To ensure a smooth transition, money is raised through corporate sponsorships to provide things like school uniforms, backpacks and school packs for children who need them. ‘We’ll make sure they walk into school that very first day looking the same as every other child; they’ll have their bags packed, their new lunch box and they’re ready to walk in that front door.’
Like all community based services, Barnados LDC relies on fees, Child Care Benefit and Special CCB funding, plus inclusion support subsidy, but still has an income gap. Corporate and other donations are vital. Thanks to corporate support, the preschoolers were just treated to a trip to Sydney Aquarium. ‘My kids wouldn’t get to go and do things like that, so it’s really important that corporate responsibility gets us through,’ Ms Bechara says.
It’s also important to have the full support of Barnados CEO, Louise Voigt. ‘She’s made it very clear that she understands and respects the work we do, and that we should be paid appropriately for the work we do.’
This means staff are paid above award, with added leave entitlements and attractive conditions that go a
long way to retaining staff who face added pressures.
With five children with autism in the service most days, it’s not uncommon for staff to be called back on the floor to help deal with behavioural issues, for example. ‘Sometimes there is pressure on staff, and programming time gets chewed up quickly,’ Ms Bechara explains.

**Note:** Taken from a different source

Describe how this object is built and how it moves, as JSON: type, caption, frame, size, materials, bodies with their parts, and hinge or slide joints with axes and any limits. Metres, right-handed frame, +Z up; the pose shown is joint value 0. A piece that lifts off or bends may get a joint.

‘We have children that need to be tube-fed through their tummies—that’s one-on-one time that staff need to do that. We don’t get funded to do one-on-one. There is a support worker to boost numbers in the class, but there is no one-on-one person when those sorts of things need to happen. I’m just lucky I have staff who come in here every day and do a great job. It does get very full on sometimes, but most of the time,’ she says, ‘this is just a normal childcare centre.’